Entropy is just the expected self-information, so once you understand the above two, you understand entropy.


Once you understand entropy, the reason entropy is maximized for the uniform distribution is related to why area of a figure with a given circumference is maximized by a circle. Area is also a sum (of little tiny pie slices of a figure), just like entropy is a sum. For area, the constraint is circumference being a given number, for entropy the constraint is probabilities must sum to one. You can think of both of these constraints as "normalization constraints" -- things have to sum to some number.

In both cases, the sum is maximized if individual pieces are as equal to each other as allowed.

Does the information theory definition of entropy actually correspond to the physics definition of entropy? I understand what entropy means in terms of physics, but the information theory definition of the terms seemed fundamentally different to me. Is it, or does one actually correspond to the other in some way that I'm not seeing?
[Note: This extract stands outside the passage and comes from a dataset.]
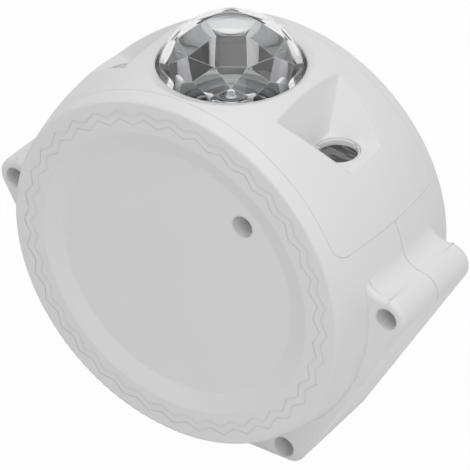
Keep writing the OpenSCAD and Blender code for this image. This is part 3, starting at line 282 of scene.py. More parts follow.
# %% Metals
def metal(name, colour, roughness, line=0.0002, stretch=(1, 1, 14)):
    f = Finish(name)
    drawn = f.node("ShaderNodeMapping", {}, {"Vector": f.place(), "Scale": stretch})
    lines = f.node("ShaderNodeTexNoise", {}, {
        "Vector": drawn, "Scale": 1 / line / max(stretch), "Detail": 3,
    })
    stain = f.fade(f.noise(0.004, 4), 0.45, 0.7)
    return f.surface(
        Base_Color=f.blend(stain, paint(colour), paint(colour, 0.8)), Metallic=1.0,
        Roughness=f.fade(lines, 0.3, 0.7, roughness - 0.06, roughness + 0.1),
        Normal=f.bump(lines, 0.00001, 0.3, f.round_edges(0.00015)),
    )


def coated(name, colour, roughness, peel=0.0009):
    f = Finish(name)
    dust = f.fade(f.noise(0.005, 5), 0.5, 0.8)
    return f.surface(
        Base_Color=f.blend(dust, paint(colour), paint(colour, 1.35)),
        Roughness=f.fade(f.noise(peel, 2), 0.3, 0.7, roughness - 0.06, roughness + 0.08),
        Normal=f.bump(f.noise(peel), 0.00002, 0.4, f.round_edges(0.0003)),
    )


# %% [markdown]
# Rubber is rough and a little dusty; a circuit board is glass laminate under a green lacquer,
# whose weave shows through as a fine grid and whose copper tracks lift the lacquer in lines.

# %% Rubber, leads and boards
def rubber(name, colour):
    f = Finish(name)
    dust = f.fade(f.noise(0.003, 5), 0.45, 0.75)
    return f.surface(
        Base_Color=f.blend(dust, paint(colour), paint(colour, 1.7)),
        Roughness=f.fade(f.noise(0.001, 3), 0.3, 0.7, 0.62, 0.8),
        Normal=f.bump(f.noise(0.0004), 0.00002, 0.5),
    )


def board(name, colour):
    f = Finish(name)
    weave = f.node("ShaderNodeTexWave", {"wave_type": "BANDS"}, {
        "Vector": f.place(), "Scale": 260.0, "Distortion": 1.5, "Detail": 1.0,
    }, out=1)
    tracks = f.cells(0.0035) > 0.42
    lacquer = f.blend(tracks * 0.35, paint(colour), paint(colour, 2.1))
    return f.surface(
        Base_Color=lacquer, Roughness=f.fade(weave, 0, 1, 0.28, 0.4), Coat_Weight=0.4,
        Normal=f.bump(weave + tracks, 0.00002, 0.5),
    )


# %% Give every CAD node its finish
finishes = {
    "shell": case_plastic("shell", (0.86, 0.86, 0.865), 0.44),
    "clear_dome": clear("clear_dome", (0.88, 0.885, 0.89)),
    "black_plastic": moulded("black_plastic", (0.1, 0.1, 0.105), 0.45, edge=0.0003),
    "gear_plastic": moulded("gear_plastic", colour_of["gear_plastic"], 0.4, edge=0.0001),
    "clear_optic": clear("clear_optic", (0.95, 0.96, 0.97), 0.02),
    "motor_can": metal("motor_can", colour_of["motor_can"], 0.3),
    "lamp_board": coated("lamp_board", colour_of["lamp_board"], 0.35),
    "sink_metal": metal("sink_metal", colour_of["sink_metal"], 0.42, stretch=(1, 14, 1)),
    "steel": metal("steel", colour_of["steel"], 0.36),
    "ring_plastic": moulded("ring_plastic", (0.84, 0.84, 0.85), 0.3, edge=0.0002),
    "finger_plastic": moulded("finger_plastic", (0.93, 0.92, 0.93), 0.35, edge=0.0002),
    # Opaque pale grey for the dome's facet-edge bevels: a painted highlight.
    "facet_edge": coated("facet_edge", (0.7, 0.7, 0.71), 0.3),
    "dark_glass": tinted_with_painted_reflection("dark_glass", (0.019, 0.0187, 0.0188)),
    "laser_brass": metal("laser_brass", colour_of["laser_brass"], 0.28),
    "green_board": board("green_board", colour_of["green_board"]),
    "speaker_steel": coated("speaker_steel", colour_of["speaker_steel"], 0.4),
    "magnet_iron": coated("magnet_iron", colour_of["magnet_iron"], 0.6),
    "cone_paper": rubber("cone_paper", colour_of["cone_paper"]),
    "grille_plastic": moulded("grille_plastic", colour_of["grille_plastic"], 0.44, edge=0.0002),
    "button_plastic": moulded("button_plastic", colour_of["button_plastic"], 0.4, edge=0.0002),
    "socket_steel": metal("socket_steel", colour_of["socket_steel"], 0.3),
    "foot_rubber": rubber("foot_rubber", colour_of["foot_rubber"]),
    "lead_red": rubber("lead_red", colour_of["lead_red"]),
    "lead_grey": rubber("lead_grey", colour_of["lead_grey"]),
}
for name, node in nodes.items():
    node.data.materials.clear()
    node.data.materials.append(finishes[slot_of[name]])
print(len(finishes), "finishes on", len(nodes), "nodes")

# %% [markdown]
# The new pieces are modelled as by hand: a ring of points is drawn at its size and place, then
# extruded, scaled and moved step by step up its profile, as on a lathe. The helper does that
# for any list of radii and heights, closes it, and leaves the piece with its place in its mesh.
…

Shannon's definition of entropy corresponds very closely to the definition of entropy used in statistical mechanics. It's slightly more general and devoid of "physics baggage" (macro states and so on).

Analogy: Ising model of spin glasses vs undirected graphical models (Markov random fields). The former has a lot of baggage like "magnetization, external field, energy." The latter is just a statistical model of conditional independence on a graph. The Ising model is a special case (in fact the first developed case, back in 1910) of a Markov random field.


Physicists have a really good nose for models.

A nonuniform distribution has two arguments with different probabilities. Changing both probabilities to their average increases the entropy.

Well, it really is defined that way. Before doing math, it's important to understand that entropy is a way of quantifying our ignorance about something, so it makes sense that you're most ignorant when (for discrete options) you can't pick out one option as more probable than another.

Okay, on to using the definition of entropy as the sum over event-space of -P log(P) of all the events. E.g. if you only had one possible event, with probability 1, your entropy would be 1 log(1) = 0. Suppose you had two events with different probabilities. If you changed the probability assignment so their probability gets closer together, entropy goes up. This is because the function -P log(P) is concave downwards between 0 and 1 - this means that the entropy is always higher between two points than you'd get by just averaging those points (or taking any weighted average, represented by a straight line connecting the two points).. So if you want to maximize entropy, you move all the points together as far as they can go.

Imagine you have two unknown bits, generated uniformly at random. What's the fastest way to learn them by asking yes or no questions?

1) Ask whether the first bit is 0, then do the same for the second bit. This way you always spend two questions.

2) First ask whether the bits are 00. If yes, you win. Otherwise ask the remaining questions in any way you like. This works out to 9/4 questions on average, which is worse than the first method.

Moral of the story: if you want to learn information as fast as possible, you must split the search space in equal parts. That's the same as saying that a uniform distribution has maximum self-information, i.e. maximum entropy.

In the simplest example, when you have a closed system where part of the system starts out warmer and the other part starts out cooler, it's fairly intuitive to understand why entropy will usually increase over time until it reaches the maximum level. When two molecule molecule of gas collide, a high-energy (hot) molecule and a lower-energy (cooler) molecule, the most likely result is that some energy will be transferred from the warmer molecule to the cooler molecule. Over time, this process will result in the temperature equalizing.